* _Exercise details_
Would you copy out the whole listing exactly as given?

** begin Input for this task **

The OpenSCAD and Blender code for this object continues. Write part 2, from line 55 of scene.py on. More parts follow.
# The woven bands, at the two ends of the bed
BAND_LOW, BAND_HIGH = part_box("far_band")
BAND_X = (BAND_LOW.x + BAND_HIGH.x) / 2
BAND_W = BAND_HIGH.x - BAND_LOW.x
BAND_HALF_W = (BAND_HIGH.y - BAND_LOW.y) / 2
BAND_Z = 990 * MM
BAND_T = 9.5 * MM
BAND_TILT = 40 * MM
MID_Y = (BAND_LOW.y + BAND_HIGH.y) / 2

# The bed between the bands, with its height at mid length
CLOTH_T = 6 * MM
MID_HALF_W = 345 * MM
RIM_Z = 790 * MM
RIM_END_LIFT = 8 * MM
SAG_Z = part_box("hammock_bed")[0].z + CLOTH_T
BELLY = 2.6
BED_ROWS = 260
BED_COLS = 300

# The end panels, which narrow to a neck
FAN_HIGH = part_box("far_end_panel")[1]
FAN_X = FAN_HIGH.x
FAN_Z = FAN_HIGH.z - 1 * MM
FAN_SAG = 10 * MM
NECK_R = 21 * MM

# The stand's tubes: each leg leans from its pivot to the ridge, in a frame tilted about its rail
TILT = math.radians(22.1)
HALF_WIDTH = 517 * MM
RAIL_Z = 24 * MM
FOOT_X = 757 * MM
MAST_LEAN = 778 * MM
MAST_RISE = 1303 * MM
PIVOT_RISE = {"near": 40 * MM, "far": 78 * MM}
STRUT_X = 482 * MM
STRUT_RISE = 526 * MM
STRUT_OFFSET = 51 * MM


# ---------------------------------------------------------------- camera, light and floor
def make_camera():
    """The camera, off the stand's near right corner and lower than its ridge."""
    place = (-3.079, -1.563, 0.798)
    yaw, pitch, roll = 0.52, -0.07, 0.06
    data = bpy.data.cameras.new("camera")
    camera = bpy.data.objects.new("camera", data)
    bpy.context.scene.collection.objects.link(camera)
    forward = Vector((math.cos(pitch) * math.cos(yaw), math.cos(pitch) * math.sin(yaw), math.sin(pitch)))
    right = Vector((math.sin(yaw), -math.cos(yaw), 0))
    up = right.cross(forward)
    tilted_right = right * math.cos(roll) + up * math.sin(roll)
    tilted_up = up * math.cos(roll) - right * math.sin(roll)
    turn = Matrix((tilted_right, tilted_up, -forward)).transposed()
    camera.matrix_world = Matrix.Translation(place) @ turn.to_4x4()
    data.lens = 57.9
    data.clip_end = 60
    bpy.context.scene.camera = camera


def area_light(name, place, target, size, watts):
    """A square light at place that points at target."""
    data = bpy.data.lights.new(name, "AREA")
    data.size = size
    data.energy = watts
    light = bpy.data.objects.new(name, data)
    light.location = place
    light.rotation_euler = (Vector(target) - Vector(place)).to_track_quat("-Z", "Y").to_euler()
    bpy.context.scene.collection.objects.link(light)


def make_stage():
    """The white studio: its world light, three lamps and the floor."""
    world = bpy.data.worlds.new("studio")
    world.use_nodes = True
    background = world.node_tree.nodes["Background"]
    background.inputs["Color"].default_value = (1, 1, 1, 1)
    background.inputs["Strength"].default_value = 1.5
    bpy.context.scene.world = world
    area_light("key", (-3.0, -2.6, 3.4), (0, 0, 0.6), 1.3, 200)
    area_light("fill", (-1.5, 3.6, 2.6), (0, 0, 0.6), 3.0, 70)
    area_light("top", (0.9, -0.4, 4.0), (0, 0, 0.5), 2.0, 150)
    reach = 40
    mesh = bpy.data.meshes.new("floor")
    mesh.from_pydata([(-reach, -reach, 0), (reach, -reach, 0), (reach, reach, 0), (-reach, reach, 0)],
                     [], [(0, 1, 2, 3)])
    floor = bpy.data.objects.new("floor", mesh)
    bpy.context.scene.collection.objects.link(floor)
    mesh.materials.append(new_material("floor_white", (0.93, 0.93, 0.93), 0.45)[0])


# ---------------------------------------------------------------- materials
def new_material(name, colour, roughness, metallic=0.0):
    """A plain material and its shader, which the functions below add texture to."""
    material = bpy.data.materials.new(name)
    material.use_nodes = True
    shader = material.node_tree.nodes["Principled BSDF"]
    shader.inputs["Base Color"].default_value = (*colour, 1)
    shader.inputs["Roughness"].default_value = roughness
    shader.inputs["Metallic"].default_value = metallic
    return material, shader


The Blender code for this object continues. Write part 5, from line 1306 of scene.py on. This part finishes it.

** end Input for this task **

* _Complete output_
The OpenSCAD and Blender code for this object continues. Write part 2, from line 55 of scene.py on. More parts follow.
# The woven bands, at the two ends of the bed
BAND_LOW, BAND_HIGH = part_box("far_band")
BAND_X = (BAND_LOW.x + BAND_HIGH.x) / 2
BAND_W = BAND_HIGH.x - BAND_LOW.x
BAND_HALF_W = (BAND_HIGH.y - BAND_LOW.y) / 2
BAND_Z = 990 * MM
BAND_T = 9.5 * MM
BAND_TILT = 40 * MM
MID_Y = (BAND_LOW.y + BAND_HIGH.y) / 2

# The bed between the bands, with its height at mid length
CLOTH_T = 6 * MM
MID_HALF_W = 345 * MM
RIM_Z = 790 * MM
RIM_END_LIFT = 8 * MM
SAG_Z = part_box("hammock_bed")[0].z + CLOTH_T
BELLY = 2.6
BED_ROWS = 260
BED_COLS = 300

# The end panels, which narrow to a neck
FAN_HIGH = part_box("far_end_panel")[1]
FAN_X = FAN_HIGH.x
FAN_Z = FAN_HIGH.z - 1 * MM
FAN_SAG = 10 * MM
NECK_R = 21 * MM

# The stand's tubes: each leg leans from its pivot to the ridge, in a frame tilted about its rail
TILT = math.radians(22.1)
HALF_WIDTH = 517 * MM
RAIL_Z = 24 * MM
FOOT_X = 757 * MM
MAST_LEAN = 778 * MM
MAST_RISE = 1303 * MM
PIVOT_RISE = {"near": 40 * MM, "far": 78 * MM}
STRUT_X = 482 * MM
STRUT_RISE = 526 * MM
STRUT_OFFSET = 51 * MM


# ---------------------------------------------------------------- camera, light and floor
def make_camera():
    """The camera, off the stand's near right corner and lower than its ridge."""
    place = (-3.079, -1.563, 0.798)
    yaw, pitch, roll = 0.52, -0.07, 0.06
    data = bpy.data.cameras.new("camera")
    camera = bpy.data.objects.new("camera", data)
    bpy.context.scene.collection.objects.link(camera)
    forward = Vector((math.cos(pitch) * math.cos(yaw), math.cos(pitch) * math.sin(yaw), math.sin(pitch)))
    right = Vector((math.sin(yaw), -math.cos(yaw), 0))
    up = right.cross(forward)
    tilted_right = right * math.cos(roll) + up * math.sin(roll)
    tilted_up = up * math.cos(roll) - right * math.sin(roll)
    turn = Matrix((tilted_right, tilted_up, -forward)).transposed()
    camera.matrix_world = Matrix.Translation(place) @ turn.to_4x4()
    data.lens = 57.9
    data.clip_end = 60
    bpy.context.scene.camera = camera


def area_light(name, place, target, size, watts):
    """A square light at place that points at target."""
    data = bpy.data.lights.new(name, "AREA")
    data.size = size
    data.energy = watts
    light = bpy.data.objects.new(name, data)
    light.location = place
    light.rotation_euler = (Vector(target) - Vector(place)).to_track_quat("-Z", "Y").to_euler()
    bpy.context.scene.collection.objects.link(light)


def make_stage():
    """The white studio: its world light, three lamps and the floor."""
    world = bpy.data.worlds.new("studio")
    world.use_nodes = True
    background = world.node_tree.nodes["Background"]
    background.inputs["Color"].default_value = (1, 1, 1, 1)
    background.inputs["Strength"].default_value = 1.5
    bpy.context.scene.world = world
    area_light("key", (-3.0, -2.6, 3.4), (0, 0, 0.6), 1.3, 200)
    area_light("fill", (-1.5, 3.6, 2.6), (0, 0, 0.6), 3.0, 70)
    area_light("top", (0.9, -0.4, 4.0), (0, 0, 0.5), 2.0, 150)
    reach = 40
    mesh = bpy.data.meshes.new("floor")
    mesh.from_pydata([(-reach, -reach, 0), (reach, -reach, 0), (reach, reach, 0), (-reach, reach, 0)],
                     [], [(0, 1, 2, 3)])
    floor = bpy.data.objects.new("floor", mesh)
    bpy.context.scene.collection.objects.link(floor)
    mesh.materials.append(new_material("floor_white", (0.93, 0.93, 0.93), 0.45)[0])


# ---------------------------------------------------------------- materials
def new_material(name, colour, roughness, metallic=0.0):
    """A plain material and its shader, which the functions below add texture to."""
    material = bpy.data.materials.new(name)
    material.use_nodes = True
    shader = material.node_tree.nodes["Principled BSDF"]
    shader.inputs["Base Color"].default_value = (*colour, 1)
    shader.inputs["Roughness"].default_value = roughness
    shader.inputs["Metallic"].default_value = metallic
    return material, shader


The Blender code for this object continues. Write part 5, from line 1306 of scene.py on. This part finishes it.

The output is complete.